As SAT-7 ARABIC broadcast live coverage of Pope Francis’ visit to Iraq and his meetings with authorities and religious figures, viewers watching shared messages of hope and gratitude on social media.

SAT-7’s Lebanon studio covered the Pope’s three-day visit on 5-8 March 2021 in five live broadcasts, sharing key moments such as mass at St Joseph’s Cathedral in Baghdad and his stops in Kurdistan and Mosul.

One viewer commented, “Amen. May this visit of the Pope bring blessing, good, love, and the peace of Jesus,” while a second viewer wrote, “We ask God to make this visit a step towards peace in the region and the whole world.” Another calls Pope Francis “a messenger of peace and love”.

Alongside the live coverage, Presenter Fady Bou Rached was joined by guests from multiple denominations, who explain the significance of the visit and analyse its effect on Iraq and the region.
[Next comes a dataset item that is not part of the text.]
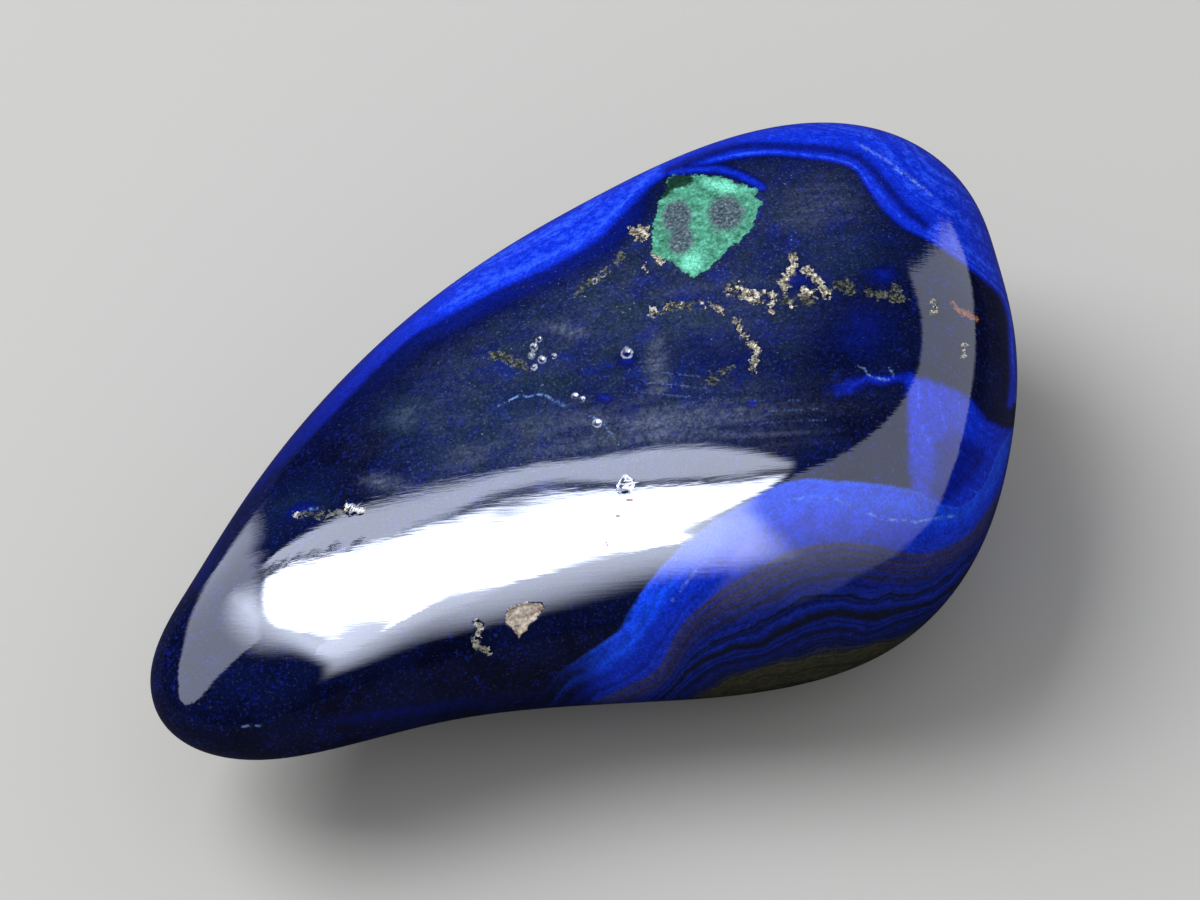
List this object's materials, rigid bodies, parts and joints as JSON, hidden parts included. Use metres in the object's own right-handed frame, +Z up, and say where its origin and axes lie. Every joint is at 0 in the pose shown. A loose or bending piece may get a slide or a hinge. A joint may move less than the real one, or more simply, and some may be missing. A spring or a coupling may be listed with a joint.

The speakers included Father Tony Khadra, President of the Catholic Union for Journalism in Lebanon; Archbishop Youssef Soueif, Maronite Archbishop of Tripoli-Lebanon, and Father Youssef Mikha from Iraq.

To discuss the Pope’s meeting with Ali al-Sistani, Iraq’s Shia leader, the channel hosted Sheikh Zouheir Koussan along with Dr Martin Accad, Professor at the Arab Baptist Theological Seminary. One viewer responded to the guests’ discussion saying, “An excellent explanation about minorities and how to think differently about helping each other and democracy.”

The landmark visit was especially meaningful to Christians in Iraq and the wider Middle East as many feel isolated, both by political turmoil and by the spread of the coronavirus and the closure of many churches in the region. Church leaders and members in Iraq face danger, lack of resources, and displacement, with some speaking out during the visit about the lack of tolerance they experience or how they do not feel able to return since being forced to flee Iraq.

After the visit, Father Martin Banni, a Chaldean priest in Iraq, told SAT-7 it had been an emotional moment, especially when the Pope was received by Christians, Muslims, and Yazidis in Baghdad.

“His face showed expression of being moved. In Mosul, he was pained for the destruction of the city. He held mass in Irbil, the largest mass in the history of Iraq. He finished his speech with the words, ‘Peace, peace to the Iraqi people,’ and he prayed a few words in Chaldean and in Arabic,” he said.

Father Martin Banni, who himself was forcibly displaced as so-called Islamic State (IS) militants attacked Mosul, separately wrote:

“Even after [Pope Francis] left our country, the spiritual revival that he left behind fills our hearts. He indeed filled Iraq with peace, serenity, and love. The fulfillment of this event is nothing short of a miracle.”